Rows from an object dataset:
** Begin **
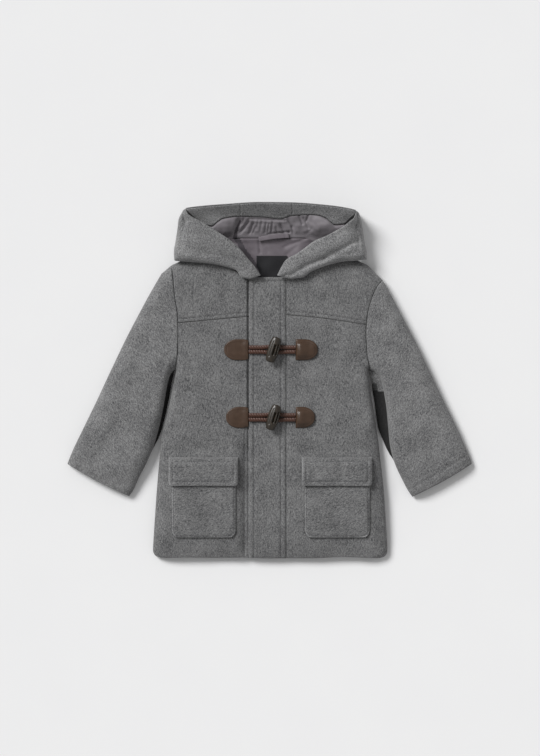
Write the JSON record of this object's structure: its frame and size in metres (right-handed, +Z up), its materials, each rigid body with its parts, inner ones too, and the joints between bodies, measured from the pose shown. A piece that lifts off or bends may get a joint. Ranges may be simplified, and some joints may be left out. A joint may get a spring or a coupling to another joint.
{
  "type": "duffle coat",
  "caption": "Toddler's hooded duffle coat of padded wool flannel, fastened and laid flat, with toggles on leather patches, flap pockets and an open lined hood.",
  "frame": {"origin": "centre of the laid coat's bounding box, on the surface it lies on", "axes": "+X towards the viewer's right as the picture shows it, +Y from the hem to the hood, +Z up from the surface"},
  "size_m": [0.527, 0.462, 0.0448],
  "materials": {
    "wool_flannel": "brushed grey melange wool flannel",
    "lining": "plain woven mauve-grey lining",
    "leather": "dark brown grained leather",
    "leather_cord": "dark brown round cord",
    "horn": "dark brown imitation horn with diagonal grain, satin",
    "label_weave": "black woven label, bare"
  },
  "bodies": {
    "root": {"back": "wool_flannel", "front_left": "wool_flannel", "front_right": "wool_flannel", "yoke_left": "wool_flannel", "yoke_right": "wool_flannel", "placket": "wool_flannel", "sleeve_left": "wool_flannel", "sleeve_right": "wool_flannel", "hood_side_left": "wool_flannel", "hood_side_right": "wool_flannel", "hood_crown": "wool_flannel", "hood_facing_left": "wool_flannel", "hood_facing_centre": "wool_flannel", "hood_facing_right": "wool_flannel", "hood_lining": "lining", "neck_lining": "lining", "neck_label": "label_weave", "hang_loop": "lining", "pocket_left": "wool_flannel", "pocket_right": "wool_flannel", "pocket_flap_left": "wool_flannel", "pocket_flap_right": "wool_flannel", "patch_upper_left": "leather", "patch_upper_right": "leather", "patch_lower_left": "leather", "patch_lower_right": "leather", "loop_cord_upper": "leather_cord", "loop_cord_lower": "leather_cord", "toggle_cord_upper": "leather_cord", "toggle_cord_lower": "leather_cord", "toggle_upper": "horn", "toggle_lower": "horn"}
  },
  "joints": []
}
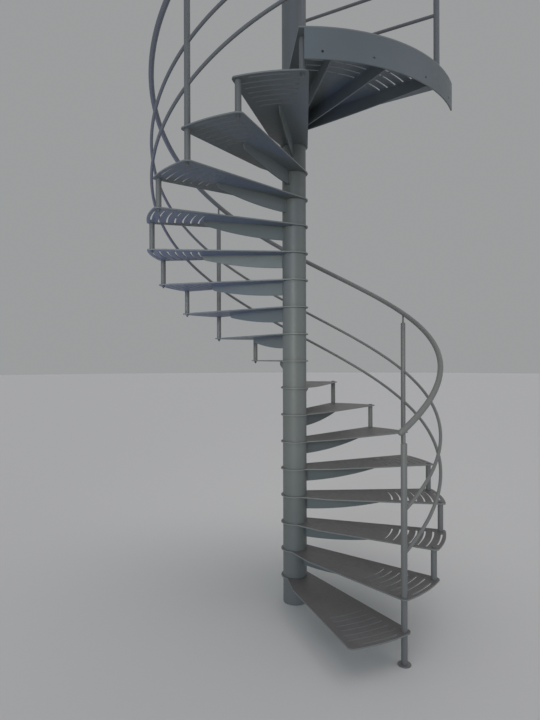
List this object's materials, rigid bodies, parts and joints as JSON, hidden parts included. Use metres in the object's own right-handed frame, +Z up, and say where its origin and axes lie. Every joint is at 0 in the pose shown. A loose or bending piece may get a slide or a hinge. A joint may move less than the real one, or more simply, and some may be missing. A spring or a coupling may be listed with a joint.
{
  "type": "spiral staircase",
  "caption": "Spiral staircase of painted steel: slotted plate treads on a central column, rim posts, a tube handrail and two rods along the helix, and a landing.",
  "frame": {"origin": "on the column's axis, at the underside of the base plate, level with the lower floor", "axes": "+Z up along the column; the first railing post stands at 52.4 degrees clockwise from +X seen from above, and the stair turns counter-clockwise going up"},
  "size_m": [1.9399, 1.9899, 4.383],
  "materials": {
    "column_paint": "satin",
    "tread_paint": "satin",
    "rail_paint": "satin",
    "fixing_paint": "satin"
  },
  "bodies": {
    "root": {"base_plate": "column_paint", "centre_pole": "column_paint", "column_sleeves": "column_paint", "column_top": "column_paint", "column_cap": "column_paint", "tread_01": "tread_paint", "tread_02": "tread_paint", "tread_03": "tread_paint", "tread_04": "tread_paint", "tread_05": "tread_paint", "tread_06": "tread_paint", "tread_07": "tread_paint", "tread_08": "tread_paint", "tread_09": "tread_paint", "tread_10": "tread_paint", "tread_11": "tread_paint", "tread_12": "tread_paint", "tread_13": "tread_paint", "tread_14": "tread_paint", "tread_15": "tread_paint", "tread_16": "tread_paint", "tread_17": "tread_paint", "tread_gussets": "tread_paint", "landing_plate": "tread_paint", "landing_ribs": "tread_paint", "landing_flange": "tread_paint", "start_post": "rail_paint", "post_05": "rail_paint", "post_10": "rail_paint", "post_15": "rail_paint", "post_17": "rail_paint", "start_foot": "rail_paint", "step_pillars": "rail_paint", "pillar_nuts": "fixing_paint", "pillar_caps": "fixing_paint", "rail_pins": "rail_paint", "handrail": "rail_paint", "upper_rod": "rail_paint", "lower_rod": "rail_paint", "landing_post": "rail_paint", "landing_pin": "rail_paint", "landing_rail": "rail_paint", "landing_rods": "rail_paint"}
  },
  "joints": []
}
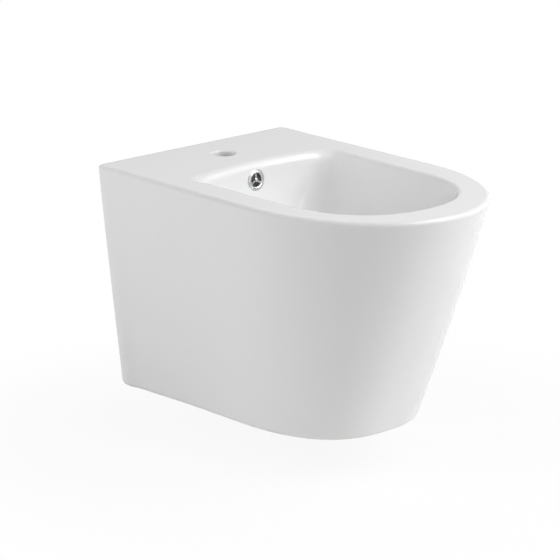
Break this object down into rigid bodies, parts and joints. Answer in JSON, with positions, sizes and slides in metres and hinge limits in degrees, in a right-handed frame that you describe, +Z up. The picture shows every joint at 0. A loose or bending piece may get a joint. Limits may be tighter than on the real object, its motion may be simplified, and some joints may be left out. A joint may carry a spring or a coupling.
{
  "type": "wall-hung bidet",
  "caption": "Wall-hung bidet of glazed china with a D-shaped bowl, tap hole, guarded overflow, push-open plug, trap and wall fixings.",
  "frame": {"origin": "in the finished wall plane, half way between the two wall studs", "axes": "+Y into the wall, -Y towards the bowl's nose, +Z up, X along the wall"},
  "size_m": [0.3596, 0.5377, 0.338],
  "materials": {
    "china": "glossy white glaze",
    "chrome": "polished chrome plate",
    "brass": "turned, unplated",
    "rubber": "matt",
    "plastic": "moulded, satin",
    "steel": "zinc plated"
  },
  "bodies": {
    "bidet": {"bidet_body": "china", "overflow_ring": "chrome", "waste_body": "chrome", "inlet_tube": "chrome", "inlet_nut": "chrome", "trap_bend": "chrome", "bend_inlet_nut": "chrome", "bend_outlet_nut": "chrome", "outlet_pipe": "chrome", "cleanout_plug": "chrome", "latch_housing": "brass", "waste_backnut": "brass", "flange_seal": "rubber", "outlet_seal": "rubber", "inlet_washer": "rubber", "bend_inlet_washer": "rubber", "bend_outlet_washer": "rubber", "cleanout_seal": "rubber", "slip_washer": "plastic", "fixing_sleeves": "plastic", "latch_spring": "steel", "fixing_washers": "steel", "fixing_nuts": "steel"},
    "plug": {"plug_cap": "chrome", "plug_seal": "rubber", "plug_stem": "brass"}
  },
  "joints": [
    {"name": "plug_travel", "type": "slide", "parent": "bidet", "child": "plug", "axis": [0, 0, 1], "range_m": [-0.008, 0], "stiffness_N_per_m": 800, "springref_m": 0.005, "deforming": ["latch_spring"]}
  ]
}
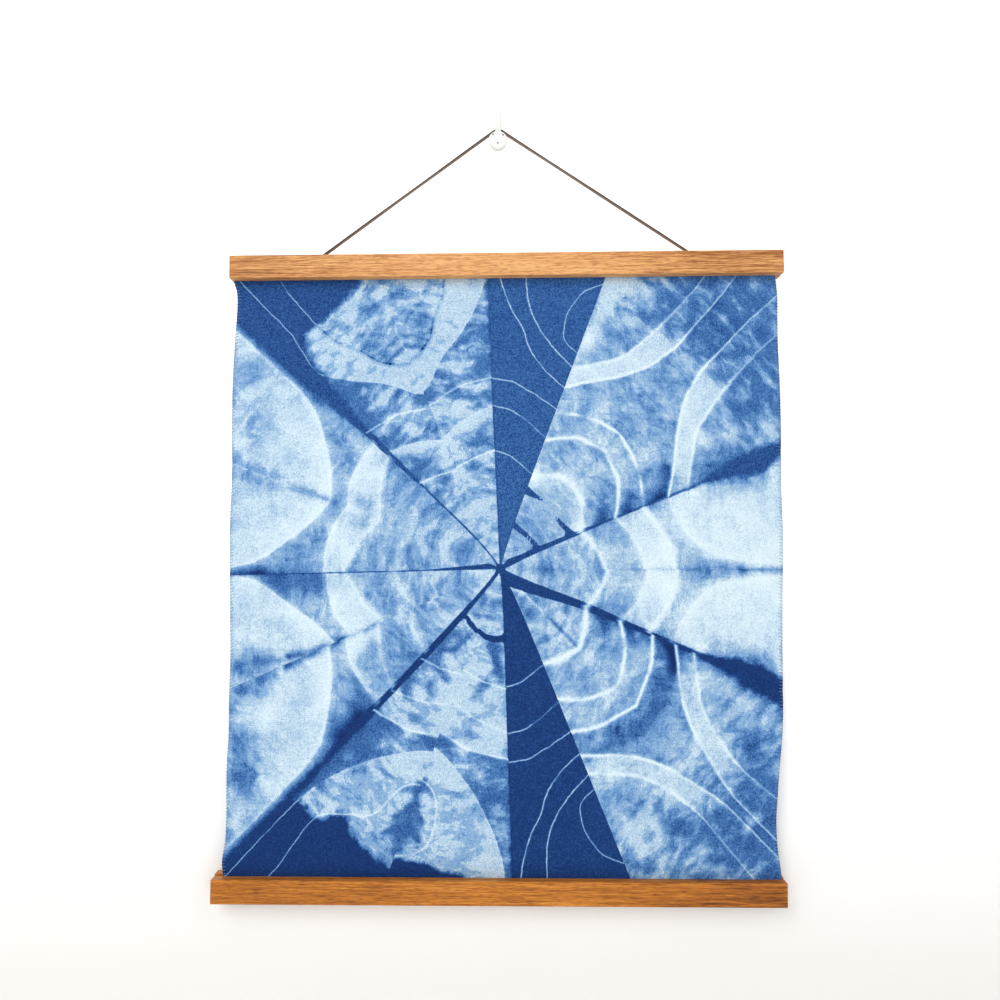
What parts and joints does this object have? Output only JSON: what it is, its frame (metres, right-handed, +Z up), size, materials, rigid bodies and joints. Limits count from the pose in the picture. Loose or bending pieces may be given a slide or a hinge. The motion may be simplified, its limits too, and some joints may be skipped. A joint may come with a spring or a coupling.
{
  "type": "shibori wall hanging with wooden slat hanger and wall hook",
  "caption": "Fold-dyed cotton cloth held between flat wooden slats at its top and bottom, hung by a leather cord over a small round-fronted wall hook.",
  "frame": {"origin": "centre of the wall hook's back face, on the plane of the wall", "axes": "+Z up, +Y into the wall, -Y is the front of the cloth, +X to the viewer's right"},
  "size_m": [0.4738, 0.0201, 0.6721],
  "materials": {
    "white_plastic": "smooth white",
    "leather": "dark brown, waxed",
    "oiled_wood": "oiled, fine straight grain",
    "dyed_cotton": "indigo dyed plain weave with pale resist marks"
  },
  "bodies": {
    "root": {"wall_hook": "white_plastic", "hanging_cord": "leather", "top_front_slat": "oiled_wood", "top_rear_slat": "oiled_wood", "bottom_front_slat": "oiled_wood", "bottom_rear_slat": "oiled_wood", "dyed_cloth": "dyed_cotton"}
  },
  "joints": []
}
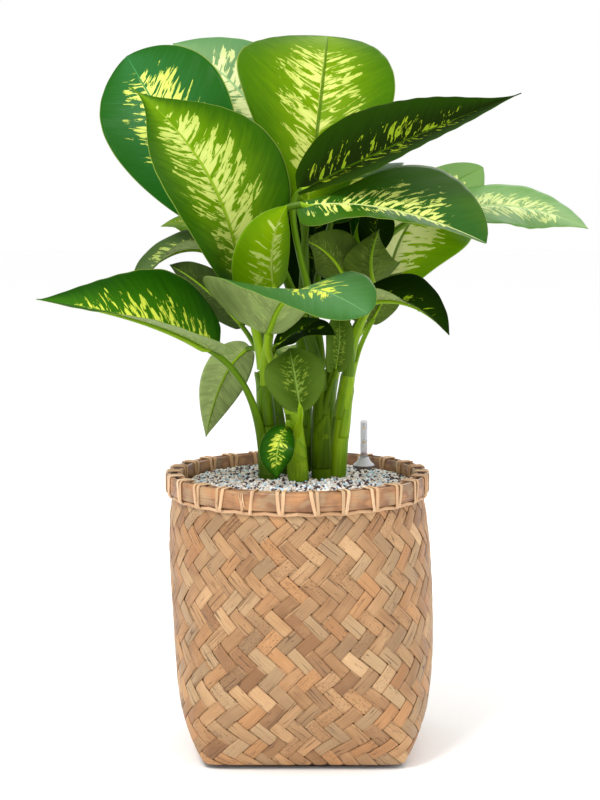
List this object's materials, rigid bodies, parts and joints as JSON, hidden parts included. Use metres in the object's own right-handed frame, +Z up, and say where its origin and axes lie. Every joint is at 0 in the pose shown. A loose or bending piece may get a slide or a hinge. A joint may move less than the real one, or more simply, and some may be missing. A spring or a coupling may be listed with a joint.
{
  "type": "potted dieffenbachia",
  "caption": "Leafy variegated dieffenbachia standing in mineral granules in a lined, woven bamboo basket with a lashed rim and a water gauge.",
  "frame": {"origin": "centre of the foot plate's underside", "axes": "+Z up, -Y the front, towards the viewer; +X to the viewer's right"},
  "size_m": [0.6586, 0.4992, 0.8677],
  "materials": {
    "leaf_green": "semi-gloss living leaf",
    "leaf_lime": "semi-gloss living leaf, light shining through",
    "cane": "smooth living stem",
    "dark_wood": "dark stained board",
    "bamboo": "split bamboo strips, woven, matt",
    "hoop": "bamboo hoop, satin",
    "rattan": "flat rattan binding",
    "liner": "thin moulded plastic",
    "granules": "mixed mineral granules, matt",
    "clear_plastic": "clear plastic tube",
    "grey_plastic": "smoky grey clear plastic",
    "red_plastic": "red indicator"
  },
  "bodies": {
    "planter": {"leaf_01": "leaf_green", "leaf_02": "leaf_lime", "leaf_03": "leaf_green", "leaf_04": "leaf_lime", "leaf_05": "leaf_green", "leaf_06": "leaf_green", "leaf_07": "leaf_green", "leaf_08": "leaf_lime", "leaf_09": "leaf_green", "leaf_10": "leaf_green", "leaf_11": "leaf_lime", "leaf_12": "leaf_lime", "leaf_13": "leaf_green", "leaf_14": "leaf_green", "leaf_15": "leaf_green", "leaf_16": "leaf_green", "leaf_17": "leaf_green", "leaf_18": "leaf_green", "leaf_19": "leaf_green", "leaf_20": "leaf_green", "leaf_21": "leaf_green", "leaf_22": "leaf_green", "leaf_23": "leaf_green", "leaf_24": "leaf_green", "leaf_25": "leaf_green", "leaf_26": "leaf_green", "leaf_27": "leaf_green", "leaf_28": "leaf_green", "leaf_29": "leaf_green", "leaf_30": "leaf_green", "leaf_31": "leaf_lime", "cane_a": "cane", "cane_b": "cane", "cane_c": "cane", "cane_d": "cane", "cane_e": "cane", "cane_f": "cane", "cane_g": "cane", "foot_plate": "dark_wood", "basket": "bamboo", "rim_hoop_outer": "hoop", "rim_hoop_inner": "hoop", "rim_lashing": "rattan", "liner_pot": "liner", "granules": "granules", "gauge_tube": "clear_plastic", "gauge_collar": "grey_plastic"},
    "float": {"gauge_float": "red_plastic"}
  },
  "joints": [
    {"name": "float_slide", "type": "slide", "parent": "planter", "child": "float", "axis": [0, 0, 1], "range_m": [0, 0.033]}
  ]
}
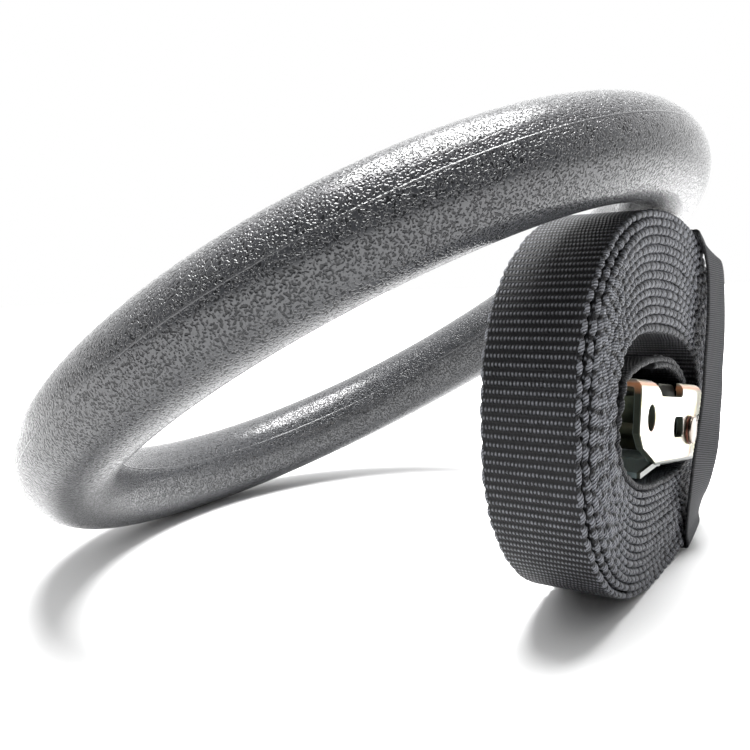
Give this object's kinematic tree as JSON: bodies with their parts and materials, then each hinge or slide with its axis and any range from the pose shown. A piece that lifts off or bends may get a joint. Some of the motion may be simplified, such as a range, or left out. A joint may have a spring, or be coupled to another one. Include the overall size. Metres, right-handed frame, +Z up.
{
  "type": "gymnastic ring with rolled strap",
  "caption": "Moulded plastic gymnastic ring that leans on its own webbing strap, which is rolled round a cam buckle and held by an elastic band.",
  "frame": {"origin": "on the floor under the middle of the ring's bounding box, which is also under the ring's centre", "axes": "+X along the roll's long axis and across the ring, +Z up, and the open face of the roll that shows the buckle looks along -Y"},
  "size_m": [0.235, 0.2058, 0.1335],
  "materials": {
    "ring_plastic": "moulded ABS with a fine wrinkled grain",
    "webbing": "black woven polyester webbing",
    "thread": "bonded sewing thread",
    "zinc_plate": "pressed sheet steel, bright zinc plated",
    "cast_zinc": "die-cast zinc, passivated",
    "rivet_steel": "zinc plated steel",
    "spring_steel": "drawn spring wire",
    "elastic_tape": "ribbed elastic tape"
  },
  "bodies": {
    "strap_roll": {"strap_webbing": "webbing", "loop_stitching": "thread", "buckle_frame": "zinc_plate", "cam_axle": "rivet_steel", "axle_washer_front": "rivet_steel", "axle_washer_back": "rivet_steel", "loop_bar": "rivet_steel", "cam_spring": "spring_steel", "keeper_band": "elastic_tape"},
    "cam_lever": {"cam_lever": "cast_zinc"},
    "ring": {"ring_lower_shell": "ring_plastic", "ring_upper_shell": "ring_plastic"}
  },
  "joints": [
    {"name": "cam_press", "type": "hinge", "parent": "strap_roll", "child": "cam_lever", "pos_m": [0.0242, -0.0796, 0.04033], "axis": [0, -1, 0], "range_deg": [0, 25], "stiffness_Nm_per_rad": 0.06, "springref_deg": -20.05, "deforming": ["cam_spring"]},
    {"name": "ring_lift", "type": "slide", "parent": "strap_roll", "child": "ring", "axis": [0, 0, 1], "range_m": [0, 0.15]}
  ]
}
** End **
Exercise details:
Looking back at the lines above, state how many contain the word "each", and supply nothing besides the number.

Result of the exercise:
2